Make an exact copy of the lines below.

## BEGIN Information provided

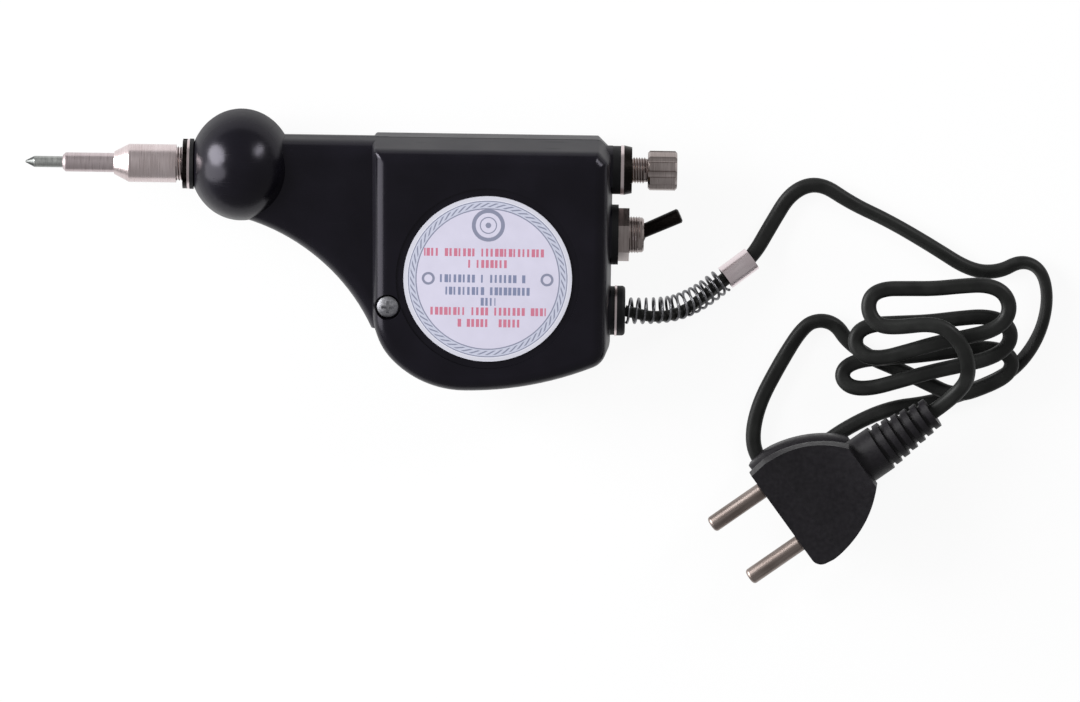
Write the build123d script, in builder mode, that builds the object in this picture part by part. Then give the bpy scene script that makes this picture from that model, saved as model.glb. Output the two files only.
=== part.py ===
"""Electric engraver: a two-half moulded housing with a magnet drive, and its mains cord."""

import os
from math import atan2, cos, degrees, hypot, pi, radians, sin, sqrt, tan

from build123d import *

# Frame: the tool lies on its rear half. +X runs from the needle to the knob, +Z up out of the table.
# Places along the tool are measured from the ball's centre, and across it from the needle's axis.

# Housing, in millimetres
housing_depth = 32.0
wall = 3.0
draft = 5.0
body_front = 36.8
body_length = 69.3
body_rise = 8.7
body_depth = 72.2
body_round = 4.0
corner_chamfer = 3.7
corner_round = 2.0
heel_round = 7.0
flank_round = 20.0
neck_depth = 16.0
neck_round = 5.2
ball_radius = 16.0
ball_flattening_share = 0.92
nose_face = 13.6
nose_wall = 5.0
seam_groove = 0.35
seam_lip = 0.3
cut_overrun = 1.0

# Underside of the body as shares of its length and depth, from the belly to the neck
belly_share = (0.400, 1.0)
flank_share = (0.010, 0.765)
# Underside of the neck as shares of the way from the ball's lowest point to that last point
neck_mid_share = (0.600, 0.355)

# Fits
slide_gap = 0.06
screw_gap = 0.08
seat_gap = 0.1
free_gap = 0.3

# Moving needle bar, from the tip backwards
needle_tip = 61.7
needle_radius = 1.6
needle_point = 2.6
needle_flat_radius = 0.25
needle_socket = 10.0
bar_front = 51.0
bar_radius = 2.75
bar_chamfer = 0.8
collar_radius = 4.2
collar_length = 2.4
stud_radius = 2.2
tail_radius = 2.0

# Guide sleeve on the nose
ring_thickness = 1.1
ring_radius = 7.2
washer_thickness = 0.7
washer_radius = 7.1
locknut_thickness = 1.3
locknut_radius = 7.1
thread_radius = 4.6
thread_shown = 1.9
sleeve_length = 13.5
sleeve_radius = 5.45
cone_length = 4.2
cone_radius = 3.25
sleeve_thread_depth = 7.0
guide_flange_radius = 7.6
guide_flange_length = 3.0
locknut_notches = 6
locknut_notch = 1.0

# Magnet
core_front = 57.5
core_switch_gap = 7.1
core_top = 12.0
core_height_share = 0.701
core_leg = 8.0
core_yoke = 7.5
core_stack = 10.0
core_gap = 2.0
bobbin_front = 1.0
bobbin_wall = 1.0
bobbin_flange = 1.2
bobbin_gap = 0.9
plate_thickness = 4.0
plate_rise = 5.0
plate_width = 11.0
plate_round = 2.0
nut_across = 8.0
nut_thickness = 3.2
core_screw_radius = 1.75
core_screw_head_radius = 3.2
core_screw_head = 2.2
core_screw_bite = 6.5
core_post_radius = 3.6

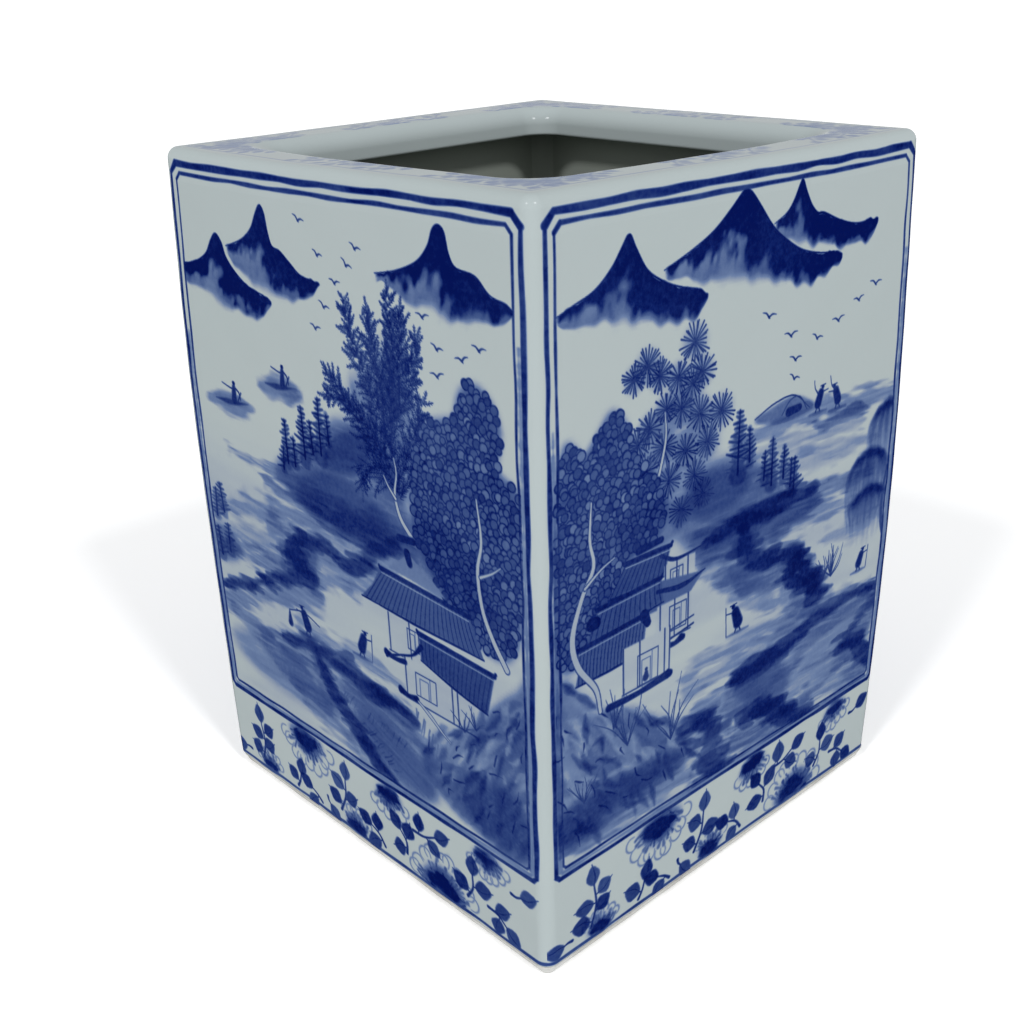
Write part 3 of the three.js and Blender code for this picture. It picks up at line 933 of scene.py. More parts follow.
    # Pine and round-leaved tree
    panel.wash([(29, 54), (36, 46), (44, 44), (48, 52), (52, 58), (50, 66), (42, 74), (32, 72), (27, 62)],
        0.36, soft=2.0, streak=0.6, pool=0)
    bursts = [(44.6, 35.6, 4.6), (30.4, 37.8, 4.4), (26.6, 39.6, 3.6), (34, 40.5, 3.8), (39.6, 42, 4),
        (47, 42.4, 4.2), (44, 44.4, 4)]
    bursts += [(53.4, 52.6, 4.6), (46.6, 51.6, 4.6), (40.6, 49, 4), (36, 48, 3.8), (31, 51, 4),
        (27.6, 53.6, 4), (35.4, 56, 4.2)]
    bursts += [(49, 58.4, 4.2), (42, 58.6, 4.2), (30, 60, 4), (37, 64, 4.2), (45, 65, 4), (33, 69, 4),
        (41, 71.6, 3.8), (48, 70, 3.6)]
    for x, y, radius in bursts:
        needle_burst(panel, (x, y), radius)
    panel.reserve([(35.6, 48.6), (36, 54), (34.6, 60), (33, 64.6)], [0.4, 0.7, 0.9, 1.0])
    ring_crown(
        panel,
        [(6.5, 50), (9, 48.4), (12.4, 51.6), (15.6, 48.8), (19.6, 44.6), (22.6, 46), (25.2, 50), (27.4, 56),
            (33, 62), (36, 70), (33.6, 76),
         (27, 77), (22, 82), (19, 92), (10, 97), (5, 93), (4.4, 70)],
        leaf=1.05,
    )
    panel.wash([(22, 70), (34, 68), (42, 72), (38, 78), (26, 80)], 0.4, soft=1.2, streak=0.3)

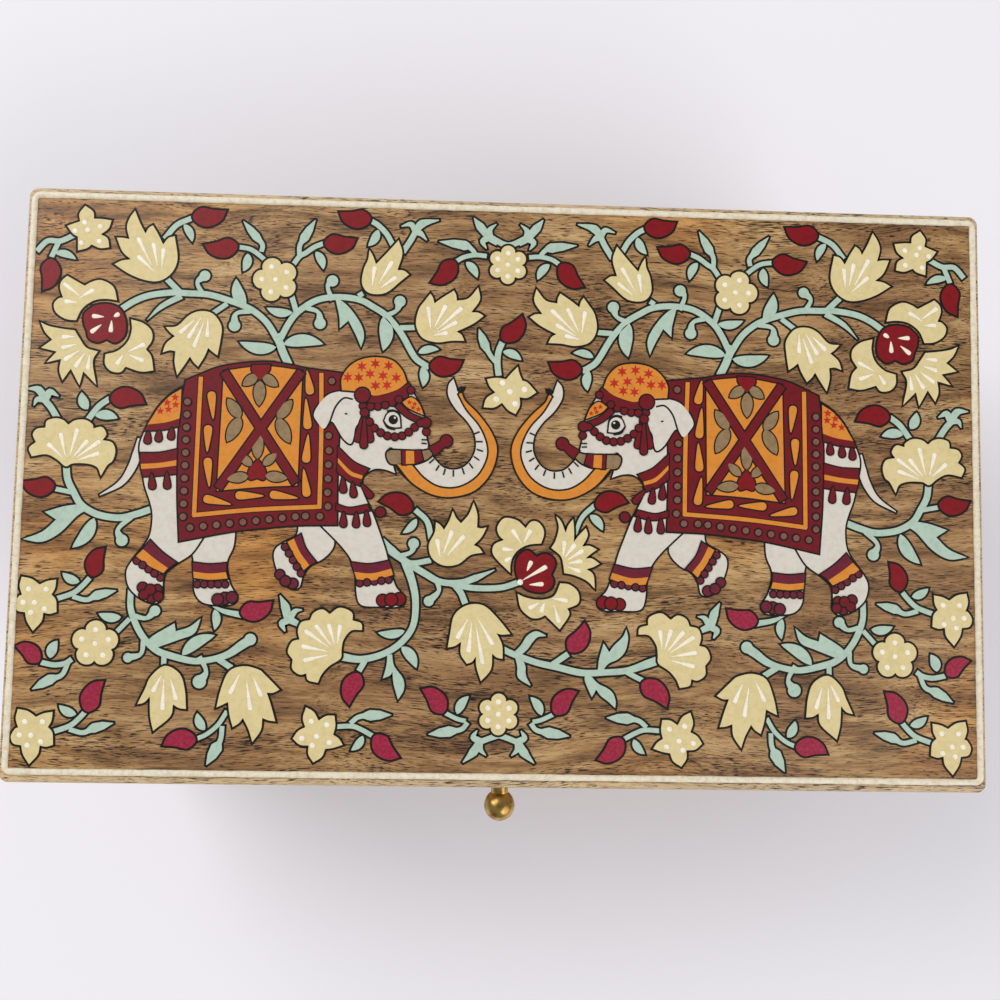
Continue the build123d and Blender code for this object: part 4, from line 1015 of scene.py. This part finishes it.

## END Information provided

**Exercise output**:
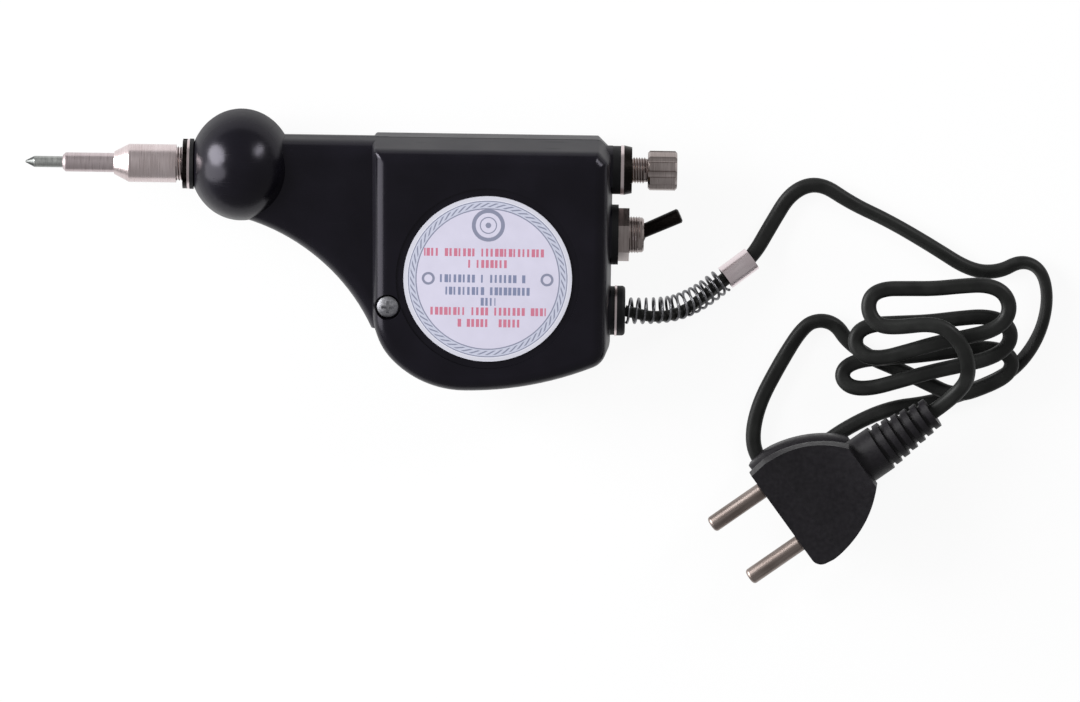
Write the build123d script, in builder mode, that builds the object in this picture part by part. Then give the bpy scene script that makes this picture from that model, saved as model.glb. Output the two files only.
=== part.py ===
"""Electric engraver: a two-half moulded housing with a magnet drive, and its mains cord."""

import os
from math import atan2, cos, degrees, hypot, pi, radians, sin, sqrt, tan

from build123d import *

# Frame: the tool lies on its rear half. +X runs from the needle to the knob, +Z up out of the table.
# Places along the tool are measured from the ball's centre, and across it from the needle's axis.

# Housing, in millimetres
housing_depth = 32.0
wall = 3.0
draft = 5.0
body_front = 36.8
body_length = 69.3
body_rise = 8.7
body_depth = 72.2
body_round = 4.0
corner_chamfer = 3.7
corner_round = 2.0
heel_round = 7.0
flank_round = 20.0
neck_depth = 16.0
neck_round = 5.2
ball_radius = 16.0
ball_flattening_share = 0.92
nose_face = 13.6
nose_wall = 5.0
seam_groove = 0.35
seam_lip = 0.3
cut_overrun = 1.0

# Underside of the body as shares of its length and depth, from the belly to the neck
belly_share = (0.400, 1.0)
flank_share = (0.010, 0.765)
# Underside of the neck as shares of the way from the ball's lowest point to that last point
neck_mid_share = (0.600, 0.355)

# Fits
slide_gap = 0.06
screw_gap = 0.08
seat_gap = 0.1
free_gap = 0.3

# Moving needle bar, from the tip backwards
needle_tip = 61.7
needle_radius = 1.6
needle_point = 2.6
needle_flat_radius = 0.25
needle_socket = 10.0
bar_front = 51.0
bar_radius = 2.75
bar_chamfer = 0.8
collar_radius = 4.2
collar_length = 2.4
stud_radius = 2.2
tail_radius = 2.0

# Guide sleeve on the nose
ring_thickness = 1.1
ring_radius = 7.2
washer_thickness = 0.7
washer_radius = 7.1
locknut_thickness = 1.3
locknut_radius = 7.1
thread_radius = 4.6
thread_shown = 1.9
sleeve_length = 13.5
sleeve_radius = 5.45
cone_length = 4.2
cone_radius = 3.25
sleeve_thread_depth = 7.0
guide_flange_radius = 7.6
guide_flange_length = 3.0
locknut_notches = 6
locknut_notch = 1.0

# Magnet
core_front = 57.5
core_switch_gap = 7.1
core_top = 12.0
core_height_share = 0.701
core_leg = 8.0
core_yoke = 7.5
core_stack = 10.0
core_gap = 2.0
bobbin_front = 1.0
bobbin_wall = 1.0
bobbin_flange = 1.2
bobbin_gap = 0.9
plate_thickness = 4.0
plate_rise = 5.0
plate_width = 11.0
plate_round = 2.0
nut_across = 8.0
nut_thickness = 3.2
core_screw_radius = 1.75
core_screw_head_radius = 3.2
core_screw_head = 2.2
core_screw_bite = 6.5
core_post_radius = 3.6

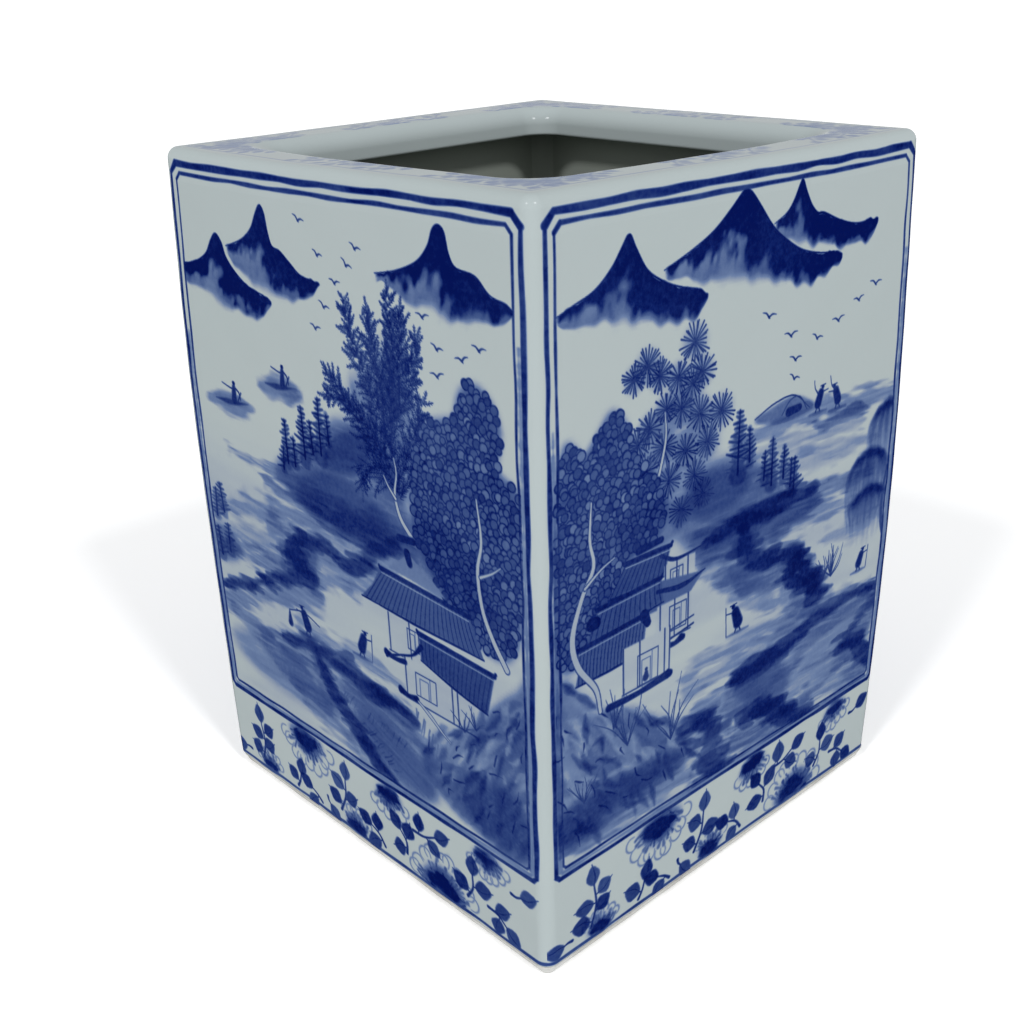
Write part 3 of the three.js and Blender code for this picture. It picks up at line 933 of scene.py. More parts follow.
    # Pine and round-leaved tree
    panel.wash([(29, 54), (36, 46), (44, 44), (48, 52), (52, 58), (50, 66), (42, 74), (32, 72), (27, 62)],
        0.36, soft=2.0, streak=0.6, pool=0)
    bursts = [(44.6, 35.6, 4.6), (30.4, 37.8, 4.4), (26.6, 39.6, 3.6), (34, 40.5, 3.8), (39.6, 42, 4),
        (47, 42.4, 4.2), (44, 44.4, 4)]
    bursts += [(53.4, 52.6, 4.6), (46.6, 51.6, 4.6), (40.6, 49, 4), (36, 48, 3.8), (31, 51, 4),
        (27.6, 53.6, 4), (35.4, 56, 4.2)]
    bursts += [(49, 58.4, 4.2), (42, 58.6, 4.2), (30, 60, 4), (37, 64, 4.2), (45, 65, 4), (33, 69, 4),
        (41, 71.6, 3.8), (48, 70, 3.6)]
    for x, y, radius in bursts:
        needle_burst(panel, (x, y), radius)
    panel.reserve([(35.6, 48.6), (36, 54), (34.6, 60), (33, 64.6)], [0.4, 0.7, 0.9, 1.0])
    ring_crown(
        panel,
        [(6.5, 50), (9, 48.4), (12.4, 51.6), (15.6, 48.8), (19.6, 44.6), (22.6, 46), (25.2, 50), (27.4, 56),
            (33, 62), (36, 70), (33.6, 76),
         (27, 77), (22, 82), (19, 92), (10, 97), (5, 93), (4.4, 70)],
        leaf=1.05,
    )
    panel.wash([(22, 70), (34, 68), (42, 72), (38, 78), (26, 80)], 0.4, soft=1.2, streak=0.3)

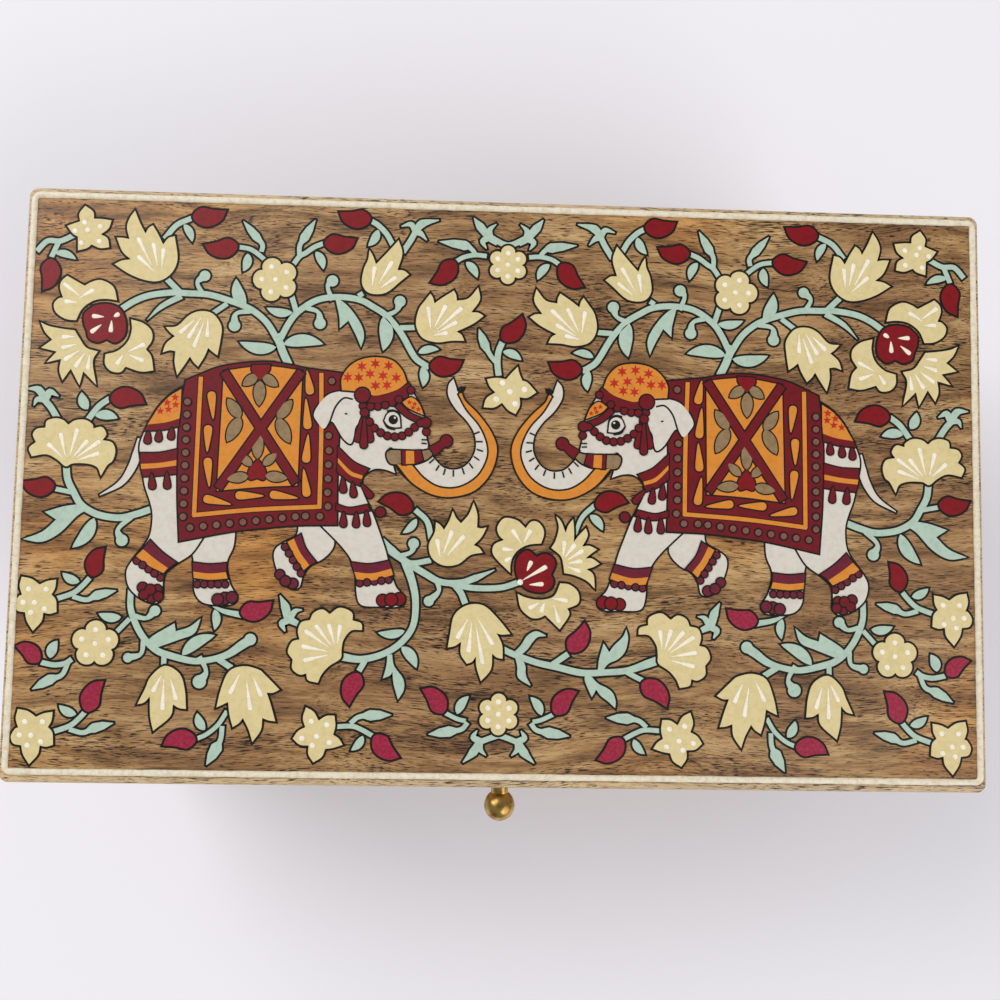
Continue the build123d and Blender code for this object: part 4, from line 1015 of scene.py. This part finishes it.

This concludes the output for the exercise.